On laissera aux expositions le temps de vivre un peu plus de 3 mois, pour que les gens puissent venir et revenir. L’idée est aussi d’avoir une alternance entre expositions collectives et monographiques. Les expositions collectives vont parler du monde dans lequel on vit avec des thématiques liées au caractère méditerranéen de Marseille et toujours avec un angle sociocritique, sociopolitique. Pour les monographies, l’idée est de mettre en lumière des trajectoires d’artistes déjà un peu confirmés nous montrant une création en train de se faire mais qui a déjà une maturité notamment avec des artistes qui ont un lien à un moment donné avec Marseille et la Méditerranée. L’intérêt pour moi est de ne pas travailler ex-nihilo comme si on n’était pas ici, et que le choix des expositions, sans parler de localisme, permette de voir d’où l’on parle.

 

Le musée souffre d’un manque de visibilité, sa situation est très excentrée, quel est votre projet pour mieux ancrer l’institution dans son territoire ?

Pendant ces quatre années de fermeture le musée n’est pas resté silencieux. Les équipes de médiation ont continué à travailler avec les publics dans des dispositifs hors les murs, avec des tournées d’œuvres à l’extérieur, avec des actions dans des quartiers éloignés de l’offre culturelle. Il y a donc un travail de lien qui s’est maintenu grâce aux mairies de secteur, à des collèges, à des écoles. A l’ouverture du musée les publics sont revenus en force. L’événement a bénéficié d’une grosse communication et de la curiosité naturelle suscitée auprès du public, des partenaires éducatifs et du champ social avec qui le lien avait été maintenu. En termes de fréquentation et d’intérêt, le public est vraiment au rendez-vous. Le challenge maintenant est de continuer sur les années qui viennent. L’enjeu est de continuer à travailler avec les publics qui ont été sensibilisés pendant la fermeture. Transformer le « hors les murs » en « venez chez nous » nécessite un travail d’accompagnement, de formation et d’hospitalité. Je me suis rapprochée bien sûr des mairies de secteur, on travaille avec les associations locales et on s’appuie sur le réseau des 14 musées de la ville. On est quand même beaucoup plus fort ensemble.
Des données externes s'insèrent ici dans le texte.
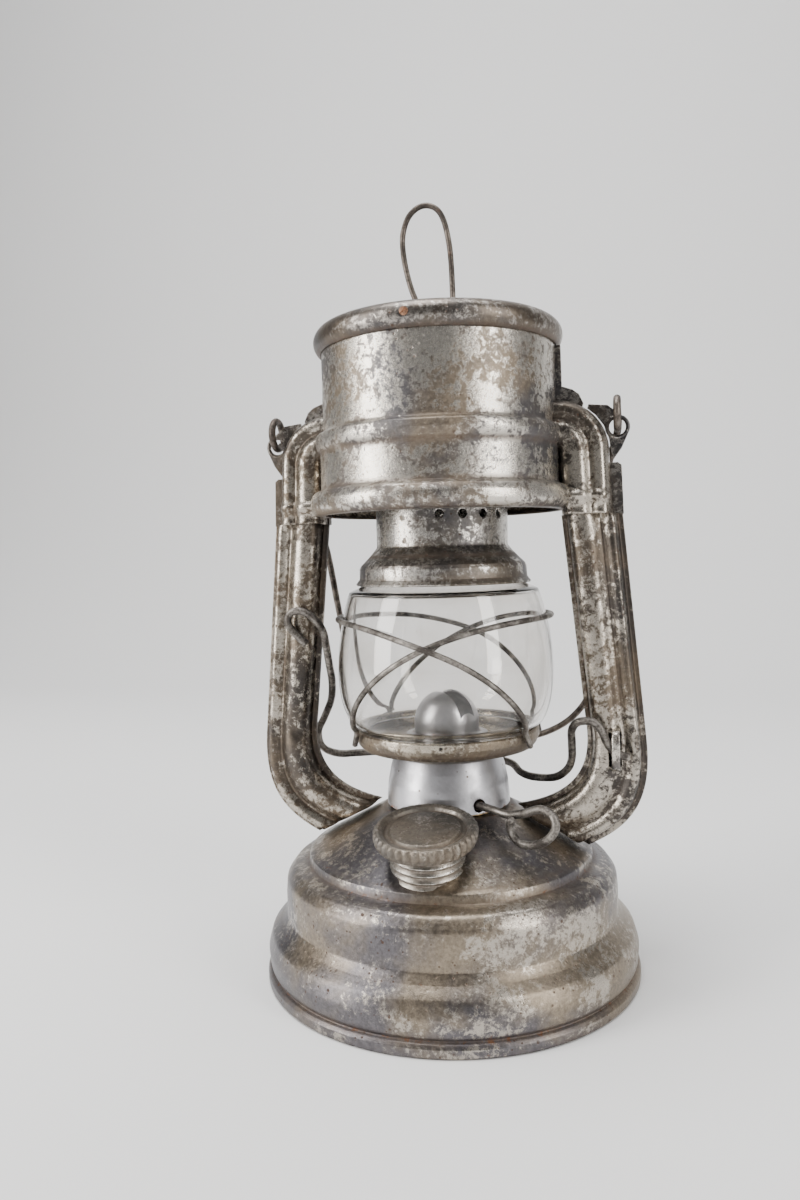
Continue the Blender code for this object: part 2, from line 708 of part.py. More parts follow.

Le weekend dernier par exemple on a accueilli les promotions d’artistes sortis de l’école d’art de Marseille, on a fait un partenariat avec l’Atelier des artistes en exil pendant le festival Vision d’exil. Donc on s‘intègre dans le cadre d’initiatives portées par d’autres acteurs culturels locaux pour entrer dans une dynamique et faire circuler les publics. Ce n’est pas parce qu’on est un musée qu’on va se couper d’un festival ou d’un musée éloigné du nôtre. On ne travaille pas seul, il y a tout un écosystème et mon projet est de travailler avec lui.

 

Que va-t-il se passer au Mac dans les mois à venir ?
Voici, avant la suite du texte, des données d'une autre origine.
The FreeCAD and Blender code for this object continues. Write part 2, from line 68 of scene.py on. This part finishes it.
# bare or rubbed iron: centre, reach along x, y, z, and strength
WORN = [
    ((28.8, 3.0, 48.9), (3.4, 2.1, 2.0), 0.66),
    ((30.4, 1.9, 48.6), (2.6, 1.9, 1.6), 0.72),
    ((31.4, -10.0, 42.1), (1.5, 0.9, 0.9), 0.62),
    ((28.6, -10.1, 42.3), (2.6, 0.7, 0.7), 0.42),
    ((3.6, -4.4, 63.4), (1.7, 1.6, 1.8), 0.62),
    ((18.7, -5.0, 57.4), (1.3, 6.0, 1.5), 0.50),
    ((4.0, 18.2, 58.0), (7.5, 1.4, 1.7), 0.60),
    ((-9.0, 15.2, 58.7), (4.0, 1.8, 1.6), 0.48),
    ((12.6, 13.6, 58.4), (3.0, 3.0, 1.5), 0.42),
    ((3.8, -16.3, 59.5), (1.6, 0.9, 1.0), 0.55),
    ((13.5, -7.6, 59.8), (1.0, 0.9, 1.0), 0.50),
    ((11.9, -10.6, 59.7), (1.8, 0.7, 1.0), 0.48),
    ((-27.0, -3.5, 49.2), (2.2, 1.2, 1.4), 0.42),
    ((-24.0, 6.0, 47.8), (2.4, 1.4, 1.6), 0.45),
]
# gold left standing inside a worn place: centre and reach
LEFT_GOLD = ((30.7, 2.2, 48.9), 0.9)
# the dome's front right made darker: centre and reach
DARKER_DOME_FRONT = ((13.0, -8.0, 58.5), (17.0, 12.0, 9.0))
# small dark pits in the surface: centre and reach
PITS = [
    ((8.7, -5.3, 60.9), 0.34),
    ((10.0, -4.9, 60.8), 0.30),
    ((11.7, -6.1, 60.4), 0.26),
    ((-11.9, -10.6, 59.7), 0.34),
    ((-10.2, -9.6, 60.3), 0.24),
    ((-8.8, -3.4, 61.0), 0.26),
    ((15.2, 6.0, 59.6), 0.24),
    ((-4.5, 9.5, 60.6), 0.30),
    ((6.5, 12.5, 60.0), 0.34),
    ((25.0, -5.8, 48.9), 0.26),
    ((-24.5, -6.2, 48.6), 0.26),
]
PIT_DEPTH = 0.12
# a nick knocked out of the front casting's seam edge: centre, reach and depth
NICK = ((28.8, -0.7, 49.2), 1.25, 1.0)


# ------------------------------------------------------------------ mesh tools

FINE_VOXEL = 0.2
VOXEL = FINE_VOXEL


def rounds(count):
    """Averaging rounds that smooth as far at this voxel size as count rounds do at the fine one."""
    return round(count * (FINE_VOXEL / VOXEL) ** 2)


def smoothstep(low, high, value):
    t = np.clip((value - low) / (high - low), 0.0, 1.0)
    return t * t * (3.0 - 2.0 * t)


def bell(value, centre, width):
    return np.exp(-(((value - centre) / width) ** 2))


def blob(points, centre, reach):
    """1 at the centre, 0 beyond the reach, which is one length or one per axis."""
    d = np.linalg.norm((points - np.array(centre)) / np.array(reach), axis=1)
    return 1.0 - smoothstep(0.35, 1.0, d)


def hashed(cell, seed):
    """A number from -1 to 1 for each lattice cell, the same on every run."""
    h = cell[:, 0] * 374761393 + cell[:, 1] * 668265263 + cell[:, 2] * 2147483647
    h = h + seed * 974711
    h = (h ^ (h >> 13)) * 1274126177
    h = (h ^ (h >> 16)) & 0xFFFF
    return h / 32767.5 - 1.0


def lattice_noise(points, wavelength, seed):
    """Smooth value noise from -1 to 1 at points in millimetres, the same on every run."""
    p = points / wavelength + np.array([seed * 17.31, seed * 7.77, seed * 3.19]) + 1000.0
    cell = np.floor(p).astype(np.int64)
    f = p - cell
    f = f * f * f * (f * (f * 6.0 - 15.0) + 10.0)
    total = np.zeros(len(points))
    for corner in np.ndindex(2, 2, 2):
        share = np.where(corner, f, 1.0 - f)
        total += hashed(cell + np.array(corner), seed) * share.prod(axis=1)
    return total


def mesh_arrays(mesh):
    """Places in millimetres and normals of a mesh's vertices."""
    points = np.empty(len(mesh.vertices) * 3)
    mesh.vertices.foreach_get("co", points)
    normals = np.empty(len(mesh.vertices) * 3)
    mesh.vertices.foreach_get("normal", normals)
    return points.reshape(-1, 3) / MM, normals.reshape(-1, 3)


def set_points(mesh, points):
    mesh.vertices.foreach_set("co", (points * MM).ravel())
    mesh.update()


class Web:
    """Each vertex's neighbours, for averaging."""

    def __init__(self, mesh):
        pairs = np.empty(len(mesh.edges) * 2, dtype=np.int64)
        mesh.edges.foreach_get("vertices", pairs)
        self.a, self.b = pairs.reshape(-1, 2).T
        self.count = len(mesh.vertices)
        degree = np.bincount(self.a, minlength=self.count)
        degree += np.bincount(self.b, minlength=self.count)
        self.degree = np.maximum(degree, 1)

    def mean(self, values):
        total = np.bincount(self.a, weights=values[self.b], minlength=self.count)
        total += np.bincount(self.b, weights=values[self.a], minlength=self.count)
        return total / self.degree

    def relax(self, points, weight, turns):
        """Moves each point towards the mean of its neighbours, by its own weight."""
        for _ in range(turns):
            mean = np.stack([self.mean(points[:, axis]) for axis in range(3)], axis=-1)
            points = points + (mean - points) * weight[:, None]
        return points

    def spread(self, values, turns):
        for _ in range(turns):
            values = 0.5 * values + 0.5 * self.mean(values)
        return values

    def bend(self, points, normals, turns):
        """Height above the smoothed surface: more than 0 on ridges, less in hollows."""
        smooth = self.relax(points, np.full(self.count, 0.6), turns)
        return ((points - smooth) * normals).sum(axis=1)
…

La prochaine exposition, qui ouvre le 15 décembre, est consacrée à Marc Desgrandchamps et co-produite avec le musée des beaux-arts de Dijon. À Marseille, nous montrerons des œuvres de cet artiste figuratif réalisées en lien avec les territoires méditerranéens, ou avec les traditions antiques méditerranéennes et des sites archéologiques. C’est une expo qui va embarquer les visiteurs dans un univers poétique, mythologique, peut-être psychanalytique. Je la visualise comme l’entrée dans une fresque évanescente comme on trouve parfois dans les églises italiennes.

En avril prochain, l’exposition Des exploits, des chefs d’œuvre sera présentée à la fois au Mac, au Mucem et au Frac à l’occasion de l’olympiade culturelle. Labellisée Paris 2024, elle interroge les rapports de la peinture et du dessin avec le sport.

 

 

Diplômée de l’École du Louvre et de l’Institut national du patrimoine, Stéphanie Airaud a débuté au musée d’Art moderne de Strasbourg avant de diriger le département d’art contemporain du musée d’Annecy en 2002. En 2004 elle rejoint le MacVal de Vitry dans le Val-de-Marne. Après un bref passage à la Cité de l’architecture en 2022 elle est nommée en juillet dernier directrice du Mac Marseille.